One wrote to the Prime Minister two months ago asking for help. He didn't even get a reply.

Defence Secretary Philip Hammond was happy to be seen at the event, along with veterans from Australia, New Zealand and Canada who were in our crews and whose governments contributed not just to the memorial but also their travel expenses.

A government spokesman has told the veterans it "does not usually support opening ceremonies for public memorials". Fair enough, it doesn't.

But then veterans do not usually need to provide their own damn memorials. Heroes are not usually  forgotten. Official disdain is not usually so public and debts are usually paid.

But then the Ministry of Defence has more important things to do with its money, like buy aircraft carriers without aircraft, make thousands of military and civilian personnel redundant and never notice the fact it's charged £400 for every spanner.

Why on Earth should it spend the equivalent of one 71,000th of its annual £39.4bn budget on the men who didn't have the good grace to die quietly?

A few months ago the MoD announced it had balanced its budget for the first time in a decade.
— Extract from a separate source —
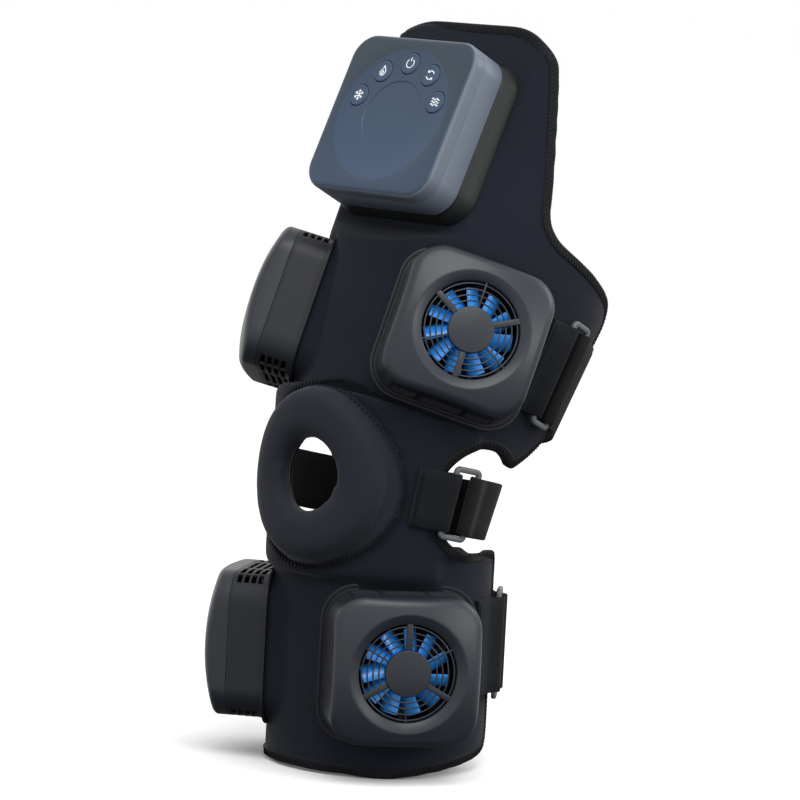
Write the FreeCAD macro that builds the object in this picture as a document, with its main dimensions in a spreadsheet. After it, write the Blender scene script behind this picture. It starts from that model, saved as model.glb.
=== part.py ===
"""Knee wrap that heats, cools and vibrates: a soft two-cuff sleeve with four thermal
modules, a control unit, a patella pad and three ring-and-strap closures.

Frame: millimetres, +Z up the shin, the leg's front faces -Y, its outer side is +X.
The origin is the middle of the knee's bending axis, which runs along X. The thigh cuff
leans back from it, and the knee closure leans by half as much.
"""
import FreeCAD, Part
import os
import re
from math import atan, cos, degrees, hypot, radians, sin, tan

from FreeCAD import Placement, Rotation, Vector
from Sketcher import Constraint

doc = FreeCAD.newDocument("KneeThermalWrap")
sheet = doc.addObject("Spreadsheet::Sheet", "Sizes")

# ---------------------------------------------------------------- driving dimensions
SIZES = {
    # leg and cuffs
    "thigh_lean": 22.5, "knee_lean": 11.25, "cloth": 5.0, "soft_gap": 0.3,
    "overrun": 1.0, "form_end": 20.0, "form_reach": 150.0,
    "calf_radius": 66.5, "calf_centre": -13.0, "calf_top": -35.0, "calf_front_top": -50.0,
    "calf_bottom": -165.0, "calf_rear": 33.0, "calf_corner": 16.0, "calf_step": -31.0,
    "calf_hem_front": -161.0, "calf_hem_low": -169.0, "calf_hem_rear": -157.0,
    "calf_hem_back": -53.0, "calf_hem_corner": 48.0,
    "thigh_radius": 88.0, "thigh_low_radius": 77.0, "thigh_centre": -6.0,
    "thigh_bottom": 30.0, "thigh_full": 130.0, "tongue_top": 276.0, "tongue_edge": -63.0,
    "tongue_corner": 28.0, "waist_back": -34.0, "waist_rise": 158.0, "waist_corner": 20.8,
    "flap_top": 142.0, "flap_rear": 56.0, "flap_corner": 14.0, "tip_corner": 2.8,
    "flap_tip_back": 9.0, "flap_tip_low": 22.0, "flap_heel_back": 31.0, "flap_heel_low": 46.0,
    "flap_step": -25.0,
    "knee_radius": 75.0, "knee_low_radius": 68.0, "knee_high_radius": 78.0, "knee_span": 80.0,
    "knee_centre": -8.0, "notch_radius": 29.3, "notch_centre": -9.1, "notch_high": 1.7,
    "notch_low": -4.0,
    # patella pad
    "pad_turn": 6.5, "pad_drop": 6.0, "pad_width": 108.0, "pad_hole": 50.0, "pad_thick": 15.0,
    "arch_gap": 4.0,
    # where the modules sit
    "seat_margin": 3.0, "seat_clear": 60.0, "patch_depth": 24.0, "ramp_gap": 2.0,
    "calf_seat": 62.0, "calf_seat_turn": 56.0, "calf_seat_drop": 100.0,
    "thigh_seat": 78.4, "thigh_seat_turn": 52.0, "thigh_seat_rise": 81.3,
    # thermal module, measured out from its seat
    "module_width": 89.0, "module_corner": 19.0, "module_edge": 36.0, "dome_radius": 130.0,
    "split_height": 23.0, "shell_wall": 2.2, "rim_lip": 1.6, "rim_thick": 1.4,
    "ceiling": 30.8, "fan_play": 0.2,
    "floor_thick": 2.4, "floor_window": 60.0,
    "dish_radius": 35.5, "vent_radius": 29.5, "dish_depth": 1.6, "grille_thick": 1.6,
    "cap_radius": 14.0, "cap_rise": 0.9, "grille_ring": 1.1, "grille_rings": 3,
    "spoke_width": 4.2, "spoke_fine": 1.2, "spoke_count": 3,
    "spoke_root": 1.0,
    "slot_length": 15.0, "slot_pitch": 18.0, "slot_high": 2.8, "slot_rise": 4.4,
    "slot_rows": 4, "slot_columns": 3, "slot_first": 5.4,
    # fan
    "fan_top": 33.0, "fan_side": 61.0, "fan_base": 18.0, "fan_plate": 1.6, "duct_wall": 0.8,
    "strut_width": 3.4, "bearing_radius": 4.0, "bearing_high": 5.0, "axle_radius": 1.5,
    "axle_gap": 0.05, "axle_low": 1.0, "bore_low": 0.6, "fan_corner": 4.0,
    "hub_radius": 13.4, "hub_top": 31.4, "hub_gap": 0.8,
    "blade_count": 11, "blade_low": 21.4, "blade_high": 30.8,
    "blade_thick": 1.3, "blade_sweep": 24.0, "blade_run": 9.0, "blade_camber": 11.0,
    "blade_length": 15.0, "hub_wall": 1.4,
    # thermal stack
    "plate_width": 70.0, "plate_corner": 8.0, "plate_thick": 3.5, "tile_width": 40.0,
    "sink_width": 64.0, "sink_base": 3.0, "fin_thick": 1.0, "fin_pitch": 5.6,
    "motor_radius": 5.0, "motor_high": 3.2, "motor_offset": 24.2,
    # control unit, measured out from its seat
    "unit_seat": 67.5, "unit_rise": 195.6, "unit_turn": 1.0, "unit_tip": 3.0,
    "unit_width": 104.0, "unit_high": 103.0, "unit_corner": 16.0, "unit_wall": 2.4,
    "dock_high": 13.0, "dock_flare": 3.5, "back_depth": 17.0, "front_depth": 10.0,
    "face_dish": 44.0, "face_dish_slope": 1.5, "face_dish_deep": 0.6, "face_disc": 22.0,
    "face_disc_deep": 0.4,
    "button_radius": 7.0, "button_gap": 0.25, "button_arc": 34.0, "button_step": 36.0,
    "button_count": 5, "button_travel": 0.8, "button_proud": 0.4, "button_flange": 1.0,
    "button_lip": 1.0, "button_foot": 2.2, "button_foot_length": 0.8, "unit_ease": 2.0,
    "board_width": 86.0, "board_high": 50.0, "board_thick": 1.6, "board_rise": 19.5,
    "board_level": 32.0, "board_post": 2.6, "switch_side": 5.0, "press_gap": 0.05,
    "cell_radius": 8.8, "cell_length": 65.0, "cell_low": -36.0, "cell_apart": 19.0,
    "cell_gap": 0.2, "port_back": 0.3,
    "port_width": 9.0, "port_high": 3.3, "port_deep": 7.4, "port_gap": 0.15, "port_skin": 0.4,
    "dock_step": 1.0, "dock_foot": 2.0, "cable_duct": 6.0,
    # ring-and-strap closures
    "webbing": 1.8, "ring_thick": 3.2, "ring_bar": 3.6, "ring_width": 19.0,
    "bar_gap": 0.35, "strap_play": 0.7, "strap_tail": 16.0,
    "thigh_ring": 68.0, "thigh_ring_turn": 101.0, "thigh_ring_rise": 85.0, "thigh_tab": 9.0,
    "knee_ring": 45.0, "knee_ring_turn": 76.0, "knee_ring_drop": 7.0, "knee_tab": 15.0,
    "calf_ring": 68.0, "calf_ring_turn": 131.0, "calf_ring_drop": 92.0, "calf_tab": 22.0,
    "thigh_anchor_turn": 106.0, "knee_anchor_turn": 62.0, "calf_anchor_turn": 119.0,
    "strap_anchor": 24.0, "knee_bend": 40.0, "tail_gap": 0.02, "slot_play": 1.0,
}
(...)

The trouble is that in war the balance sheet is not just about money - it's to do with who did what, and why, and how, and recognising there are some things you will always be owed and that the first of these is a 'thank you'.

The biggest debt of all is owed by politicians who sit in comfortable chairs ordering men into hell so they can get re-elected then choose to forget, and it's the ugliest thing I've ever seen.

If only they had the heart to know it.

Perhaps the lucky ones didn't come home.